Kingcaster uke build : part 02 – How to make the body

In my last post I talked about how I designed and created a pattern for my electric ukulele build. Today I talk about making the body.

From wood to wood in 167 simple steps – King Uke shows you how!

I haven’t finished it, but I’ve done enough to give you a run down of what I’ve been up to. Tighten your seatbelts, this might just get a little hairy!

Oh yeah… my build has been christened “the Kingcaster”. I kind of like the sound of that!
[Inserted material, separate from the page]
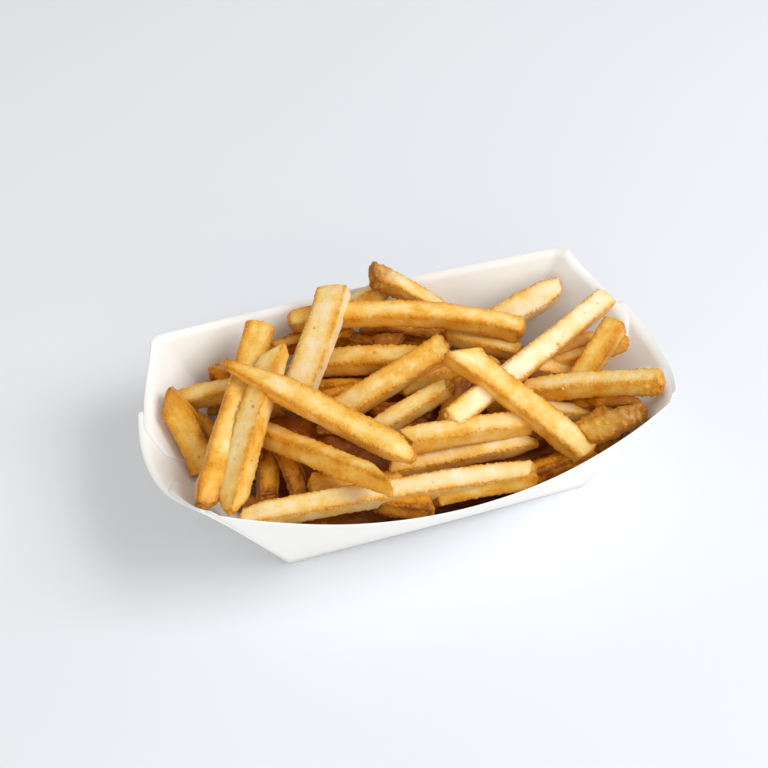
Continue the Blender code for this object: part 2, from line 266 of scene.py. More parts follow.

The first step was to take some standard printer paper and trace the outline of my
master pattern. I discovered that the cheapo paper I’ve got is thin enough to see through.
As an aside: You will remember that I drew my pattern on a roll of wallpaper backing
paper. I’ve found myself referring back to it a lot throughout the build, carrying it
around with me rolled up under my arm. At times I’ve felt like Christopher Columbus
searching out new lands. It’s great!


My intention all along was to use my new router to
cut the body. So here you see me cutting patterns
for the neck and body. I’ve been stupid and simply
glued the paper (backwards) to the 6mm MDF
with Pritt Stick.


Here are the finished templates. I cut them out with my jig saw and
only a little touching up needed with a file. The MDF was easy to cut.
The hard bits were the indents for the arms.


I picked a block of Poplar for this project. The blank I bought was for a
guitar and twice as big as I needed. I asked them to plane it to 4cm
thickness. There was no real science behind deciding the depth. I
just kept referring back to by guitar and listened to some advice from
Daniel Hulbert who’s been through this a few more times than me.
My considerations here were to have it thick enough that I could fit
guitar electrics inside and I also wanted to have a strong neck join.
So far, it is feeling right.


Next I screwed the template in place and began to teach myself how to
route. Yes, I know that I should have done some practicing beforehand
but I am way too impatient for that! I’ve discovered that I’m rubbish at
routing! I knew full well that I didn’t have the right router bits to do the
body properly, but I started anyway. I’m not proud of this, but I did a
really dirty hack here that I’m not recommending to anyone. My bit was
only 2cm long, so could only cut half the body depth. Having routed
one side, I flipped the body over, attached the template on the back
and did the same again. The hope was that I could get it all to line up,
which of course it didn’t! Saying all that, I was very close!
As far as routing itself went, I made all the classic mistakes and invented
a few of my own!


Here’s the filed body. Check out all the little dinks and burn marks from poor routing.
I’ve since filled the holes.


I had planned to do the edge rounding with the router, but to be honest,
I was starting to lose faith that I’d get it right. The clincher however,
was the realisation that the round-over bit I had was too big; It’s
going to be a tight fit for the fingerboard. I ended up hand-filing the
round over and I enjoyed this a whole lot more.


Having  rounded the body and finished a 7 hour stint of ‘building’ I
collapsed in my chair and posted some pictures up on G+. One of the first
questions I got was along the lines of “where are the contours?”
I’d always intended to put them in, but in my tired addled state I was
beginning to convince myself that I didn’t need them. It took
some straight talking from Eric Vossbrink at New Wave Ukulele
to snap me out of it. Thank you Eric for keeping me on
the straight and narrow! His lesson is simple: pay attention to the
details! I’m finding that Eric is a man who’s opinions are worth
listening to! And I know that my technique has Eric shaking his head,
but I am listening master! Ha ha! rub on… rub off…
In this picture you can see the arm contour. The contouring I’m
going for here is more of a 50s Strat style.


And here you see the tummy contour. All of the contouring
was done by hand starting with a rasp and then finishing
with a bastard file. (I just had to get that in somehow).


Next I started thinking about cutting the neck join and a cavity for the
electrics. But ever one to divert myself I took a moment to cut a
template for the fingerboard. I was keen to check that everything was
where it was meant to be… and it is! Looking good!


I hate routers! I made a real hash of cutting the neck ‘hole’. For some reason it’s come
out a little wider and longer than I measured it to be. We’re only talking fractions here,
but it’s pissing me off! Don’t worry – I can fix. The cavity for the electrics is next
on my radar.

And that’s it for now. I’m close to having the body done and ready for sanding. Looking ahead, I’ve got the neck to make. This is really, really scaring me. Right now, I’m not sure how I’m going to get through this. Wish me luck!